Etienne Beudant a été surnommé « l'écuyer mirobolant » en raison des résultats qu'il a obtenus en Algérie (à partir de 1908) puis au Maroc (à partir de 1913) de ses montures « indigènes » - c'est-à-dire Barbe (et dérivés : arabe-barbe ou anglo-barbe).
Le plus connu de ces chevaux est Robersart, bai cerise de 1,63 m, que Beudant montait dans une parfaite légèreté, exécutant, parmi d'autres airs difficiles, trot et galop arrière. Il faut citer aussi Sultan, Bakhta, Mechboub, Mimoun, Messaoud et dix autres, dont il obtint de véritables prouesses.

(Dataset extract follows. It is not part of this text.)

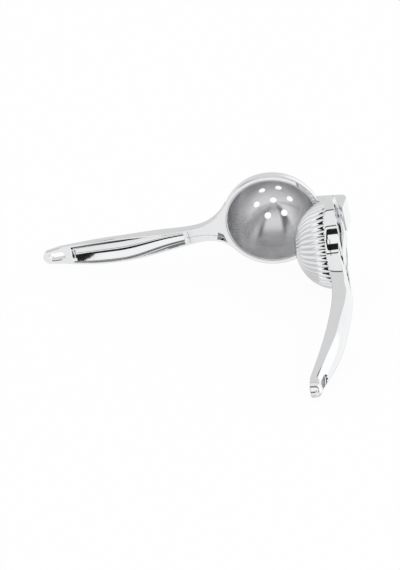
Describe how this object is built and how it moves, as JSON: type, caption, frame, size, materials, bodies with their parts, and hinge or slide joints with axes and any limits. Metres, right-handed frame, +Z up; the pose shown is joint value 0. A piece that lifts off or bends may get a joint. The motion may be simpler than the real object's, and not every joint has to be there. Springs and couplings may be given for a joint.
{
  "type": "hinged lemon squeezer",
  "caption": "Hinged hand squeezer: a fluted dome on one arm presses half a lemon into a pierced bowl on the other.",
  "frame": {"origin": "on the table, under the middle of the object's box as it lies open on its side", "axes": "+Z up from the table; the fixed handle points towards -X, the bowl's mouth and the swung arm face -Y, and the hinge is at the +X end"},
  "size_m": [0.2264, 0.244, 0.071],
  "materials": {
    "cast_chrome": "bright plated, mirror smooth",
    "satin_steel": "satin, turned grain",
    "pin_steel": "ground"
  },
  "bodies": {
    "lower": {"lower_arm": "cast_chrome", "strainer_cup": "satin_steel", "hinge_pin": "pin_steel"},
    "upper": {"upper_arm": "cast_chrome", "press_dome": "cast_chrome"}
  },
  "joints": [
    {"name": "hinge", "type": "hinge", "parent": "lower", "child": "upper", "pos_m": [0.09775, 0.0892, 0.04306], "axis": [-0.1798, -0.1711, 0.9687], "range_deg": [-85, 0]}
  ]
}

Les prédispositions du cheval barbe au travail de haute-école n'étonnent que ceux qui ont oublié que le Barbe est un des ancêtres de ces chevaux ibériques connus aujourd'hui sous le nom de Pure Race Espagnol (PRE) et Pur Sang Lusitanien (PSL), très recherchés par les amateurs d'airs relevés, de haute-école ou de fantaisie. Ce n'est pas pour rien si les chevaux hispaniques ont été longtemps désignés sous le nom de andalous ou - plus explicite encore - sous le nom de genet. Le mot genet, en effet, n'est que la déformation du nom d'une tribu berbère venue du Maroc en Espagne au temps de la conquête musulmane : les Zénètes, cavaliers intrépides et habiles.
C'est sur un Barbe, appelé Le Bonite, que le père de l'équitation académique, M. de Pluvinel, enseignait, dans les années 1615, la belle équitation à son élève le futur roi de France, Louis XIII.
Le genet, ou cheval andalou, a fait lui aussi preuve de ses exceptionnelles aptitudes à la haute-école non seulement dans les arènes de corrida, mais dans toutes les académies équestres d'Europe : il y a du sang espagnol chez le napolitain; il y a du sang andalou chez le lipizzan - la monture qu'utilisent de nos jours encore les écuyers de la fameuse Ecole Espagnole de Vienne.
Se souvenant de tout cela, les Espagnols et les Portugais ont créé, voici seulement une vingtaine d'années, les uns à Jerez, les autres à Lisbonne, des Académies équestres devenues de hauts-lieux touristiques et patrimoniaux.
Ne serait-il pas temps de rappeler qu'à l'origine des races utilisées dans toutes ces belles institutions se trouve le barbe, et de consacrer à ce dernier un lieu de prestige où il puisse faire la démonstration de ses extraordinaires facultés ?
Une Académie Barbe d'Art Equestre redonnerait au cheval d'Afrique du nord ses lettres de noblesse. Dès lors, le Barbe cesserait de n'être considéré que comme une monture de seconde zone.
Il existe aujourd'hui en France d'excellents maîtres de dressage, originaires du Maghreb, formés aux meilleures sources de la haute-école d'Europe (je pense, en particulier à Mustapha Elbahjaoui*). Des chevaux de qualité, existent aussi en quantité dans les haras et les élevages d'Afrique du nord. Reste à trouver un lieu prestigieux et facile d'accès à une clientèle d'amateurs éclairés du monde entier.

Jean-Louis Gouraud

*Mustafa Elbahjaoui est le frère aîné de Abdessadek, dont on a pu constater l'habilité équestre au cours du tout récent Salon du Cheval de el Jadida. Bien qu'ayant commencé lui aussi sa carrière dans le spectacle, Mustapha bénéficie d'une formation plus classique et s'est spécialisé dans le dressage de haute-école.